Data section:
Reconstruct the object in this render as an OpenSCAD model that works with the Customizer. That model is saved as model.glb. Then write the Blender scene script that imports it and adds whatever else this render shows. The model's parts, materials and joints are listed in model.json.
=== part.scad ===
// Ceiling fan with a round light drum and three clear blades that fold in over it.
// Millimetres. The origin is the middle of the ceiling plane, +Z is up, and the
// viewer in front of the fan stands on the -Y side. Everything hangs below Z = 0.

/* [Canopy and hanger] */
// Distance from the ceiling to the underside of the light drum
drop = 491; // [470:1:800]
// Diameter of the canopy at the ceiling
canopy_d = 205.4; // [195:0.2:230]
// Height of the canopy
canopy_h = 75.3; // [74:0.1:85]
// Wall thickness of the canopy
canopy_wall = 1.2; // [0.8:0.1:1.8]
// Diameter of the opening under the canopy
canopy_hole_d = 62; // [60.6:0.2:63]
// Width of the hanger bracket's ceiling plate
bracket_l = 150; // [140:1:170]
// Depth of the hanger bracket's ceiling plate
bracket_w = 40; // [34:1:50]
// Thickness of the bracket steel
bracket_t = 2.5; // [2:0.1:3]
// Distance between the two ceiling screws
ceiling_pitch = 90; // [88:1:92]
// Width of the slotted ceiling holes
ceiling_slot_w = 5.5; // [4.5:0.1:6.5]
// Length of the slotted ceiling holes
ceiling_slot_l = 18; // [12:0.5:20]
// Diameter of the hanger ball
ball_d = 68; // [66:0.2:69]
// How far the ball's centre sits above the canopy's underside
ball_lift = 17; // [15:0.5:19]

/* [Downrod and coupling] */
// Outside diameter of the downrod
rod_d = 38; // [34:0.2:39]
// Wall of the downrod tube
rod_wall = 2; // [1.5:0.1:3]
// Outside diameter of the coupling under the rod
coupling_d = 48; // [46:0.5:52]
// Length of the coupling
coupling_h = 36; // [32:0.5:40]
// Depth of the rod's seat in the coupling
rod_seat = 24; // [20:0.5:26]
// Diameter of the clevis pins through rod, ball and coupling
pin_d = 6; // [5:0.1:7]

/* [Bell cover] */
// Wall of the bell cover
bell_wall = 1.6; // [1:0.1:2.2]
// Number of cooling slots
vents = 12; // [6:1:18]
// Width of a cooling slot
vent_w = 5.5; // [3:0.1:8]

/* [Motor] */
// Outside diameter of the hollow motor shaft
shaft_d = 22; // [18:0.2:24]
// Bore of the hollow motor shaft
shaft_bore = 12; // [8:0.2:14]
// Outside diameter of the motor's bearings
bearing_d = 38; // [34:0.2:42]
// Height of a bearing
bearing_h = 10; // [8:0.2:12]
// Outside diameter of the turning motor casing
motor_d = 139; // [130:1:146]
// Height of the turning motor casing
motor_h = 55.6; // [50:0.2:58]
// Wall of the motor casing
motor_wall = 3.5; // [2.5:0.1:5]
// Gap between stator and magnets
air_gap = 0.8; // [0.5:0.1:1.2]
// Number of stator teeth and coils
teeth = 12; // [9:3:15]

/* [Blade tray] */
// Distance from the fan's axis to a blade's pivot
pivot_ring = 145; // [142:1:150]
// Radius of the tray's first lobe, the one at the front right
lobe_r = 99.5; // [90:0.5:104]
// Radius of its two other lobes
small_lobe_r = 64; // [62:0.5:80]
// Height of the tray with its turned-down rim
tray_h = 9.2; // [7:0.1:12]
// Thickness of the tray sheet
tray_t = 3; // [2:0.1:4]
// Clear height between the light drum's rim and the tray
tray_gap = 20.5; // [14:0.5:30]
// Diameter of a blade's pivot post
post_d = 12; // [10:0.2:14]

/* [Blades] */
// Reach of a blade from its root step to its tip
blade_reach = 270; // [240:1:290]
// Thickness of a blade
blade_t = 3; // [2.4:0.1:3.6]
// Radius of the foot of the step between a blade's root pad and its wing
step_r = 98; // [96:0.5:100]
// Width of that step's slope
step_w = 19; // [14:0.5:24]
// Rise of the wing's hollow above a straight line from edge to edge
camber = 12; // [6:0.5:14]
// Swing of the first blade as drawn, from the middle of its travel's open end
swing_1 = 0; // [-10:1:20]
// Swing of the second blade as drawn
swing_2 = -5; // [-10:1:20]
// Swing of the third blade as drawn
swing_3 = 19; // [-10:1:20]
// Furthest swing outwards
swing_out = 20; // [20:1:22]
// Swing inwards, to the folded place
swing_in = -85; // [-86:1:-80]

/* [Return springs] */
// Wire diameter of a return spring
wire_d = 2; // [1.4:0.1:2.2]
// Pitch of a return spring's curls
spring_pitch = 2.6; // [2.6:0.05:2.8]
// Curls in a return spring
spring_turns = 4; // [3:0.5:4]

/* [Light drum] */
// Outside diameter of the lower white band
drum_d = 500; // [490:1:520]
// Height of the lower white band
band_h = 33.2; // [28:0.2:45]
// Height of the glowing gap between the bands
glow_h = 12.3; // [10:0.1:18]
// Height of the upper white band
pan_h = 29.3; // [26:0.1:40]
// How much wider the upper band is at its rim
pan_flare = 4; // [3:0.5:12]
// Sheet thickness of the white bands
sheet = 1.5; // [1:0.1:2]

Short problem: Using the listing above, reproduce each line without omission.

Written reply:
Reconstruct the object in this render as an OpenSCAD model that works with the Customizer. That model is saved as model.glb. Then write the Blender scene script that imports it and adds whatever else this render shows. The model's parts, materials and joints are listed in model.json.
=== part.scad ===
// Ceiling fan with a round light drum and three clear blades that fold in over it.
// Millimetres. The origin is the middle of the ceiling plane, +Z is up, and the
// viewer in front of the fan stands on the -Y side. Everything hangs below Z = 0.

/* [Canopy and hanger] */
// Distance from the ceiling to the underside of the light drum
drop = 491; // [470:1:800]
// Diameter of the canopy at the ceiling
canopy_d = 205.4; // [195:0.2:230]
// Height of the canopy
canopy_h = 75.3; // [74:0.1:85]
// Wall thickness of the canopy
canopy_wall = 1.2; // [0.8:0.1:1.8]
// Diameter of the opening under the canopy
canopy_hole_d = 62; // [60.6:0.2:63]
// Width of the hanger bracket's ceiling plate
bracket_l = 150; // [140:1:170]
// Depth of the hanger bracket's ceiling plate
bracket_w = 40; // [34:1:50]
// Thickness of the bracket steel
bracket_t = 2.5; // [2:0.1:3]
// Distance between the two ceiling screws
ceiling_pitch = 90; // [88:1:92]
// Width of the slotted ceiling holes
ceiling_slot_w = 5.5; // [4.5:0.1:6.5]
// Length of the slotted ceiling holes
ceiling_slot_l = 18; // [12:0.5:20]
// Diameter of the hanger ball
ball_d = 68; // [66:0.2:69]
// How far the ball's centre sits above the canopy's underside
ball_lift = 17; // [15:0.5:19]

/* [Downrod and coupling] */
// Outside diameter of the downrod
rod_d = 38; // [34:0.2:39]
// Wall of the downrod tube
rod_wall = 2; // [1.5:0.1:3]
// Outside diameter of the coupling under the rod
coupling_d = 48; // [46:0.5:52]
// Length of the coupling
coupling_h = 36; // [32:0.5:40]
// Depth of the rod's seat in the coupling
rod_seat = 24; // [20:0.5:26]
// Diameter of the clevis pins through rod, ball and coupling
pin_d = 6; // [5:0.1:7]

/* [Bell cover] */
// Wall of the bell cover
bell_wall = 1.6; // [1:0.1:2.2]
// Number of cooling slots
vents = 12; // [6:1:18]
// Width of a cooling slot
vent_w = 5.5; // [3:0.1:8]

/* [Motor] */
// Outside diameter of the hollow motor shaft
shaft_d = 22; // [18:0.2:24]
// Bore of the hollow motor shaft
shaft_bore = 12; // [8:0.2:14]
// Outside diameter of the motor's bearings
bearing_d = 38; // [34:0.2:42]
// Height of a bearing
bearing_h = 10; // [8:0.2:12]
// Outside diameter of the turning motor casing
motor_d = 139; // [130:1:146]
// Height of the turning motor casing
motor_h = 55.6; // [50:0.2:58]
// Wall of the motor casing
motor_wall = 3.5; // [2.5:0.1:5]
// Gap between stator and magnets
air_gap = 0.8; // [0.5:0.1:1.2]
// Number of stator teeth and coils
teeth = 12; // [9:3:15]

/* [Blade tray] */
// Distance from the fan's axis to a blade's pivot
pivot_ring = 145; // [142:1:150]
// Radius of the tray's first lobe, the one at the front right
lobe_r = 99.5; // [90:0.5:104]
// Radius of its two other lobes
small_lobe_r = 64; // [62:0.5:80]
// Height of the tray with its turned-down rim
tray_h = 9.2; // [7:0.1:12]
// Thickness of the tray sheet
tray_t = 3; // [2:0.1:4]
// Clear height between the light drum's rim and the tray
tray_gap = 20.5; // [14:0.5:30]
// Diameter of a blade's pivot post
post_d = 12; // [10:0.2:14]

/* [Blades] */
// Reach of a blade from its root step to its tip
blade_reach = 270; // [240:1:290]
// Thickness of a blade
blade_t = 3; // [2.4:0.1:3.6]
// Radius of the foot of the step between a blade's root pad and its wing
step_r = 98; // [96:0.5:100]
// Width of that step's slope
step_w = 19; // [14:0.5:24]
// Rise of the wing's hollow above a straight line from edge to edge
camber = 12; // [6:0.5:14]
// Swing of the first blade as drawn, from the middle of its travel's open end
swing_1 = 0; // [-10:1:20]
// Swing of the second blade as drawn
swing_2 = -5; // [-10:1:20]
// Swing of the third blade as drawn
swing_3 = 19; // [-10:1:20]
// Furthest swing outwards
swing_out = 20; // [20:1:22]
// Swing inwards, to the folded place
swing_in = -85; // [-86:1:-80]

/* [Return springs] */
// Wire diameter of a return spring
wire_d = 2; // [1.4:0.1:2.2]
// Pitch of a return spring's curls
spring_pitch = 2.6; // [2.6:0.05:2.8]
// Curls in a return spring
spring_turns = 4; // [3:0.5:4]

/* [Light drum] */
// Outside diameter of the lower white band
drum_d = 500; // [490:1:520]
// Height of the lower white band
band_h = 33.2; // [28:0.2:45]
// Height of the glowing gap between the bands
glow_h = 12.3; // [10:0.1:18]
// Height of the upper white band
pan_h = 29.3; // [26:0.1:40]
// How much wider the upper band is at its rim
pan_flare = 4; // [3:0.5:12]
// Sheet thickness of the white bands
sheet = 1.5; // [1:0.1:2]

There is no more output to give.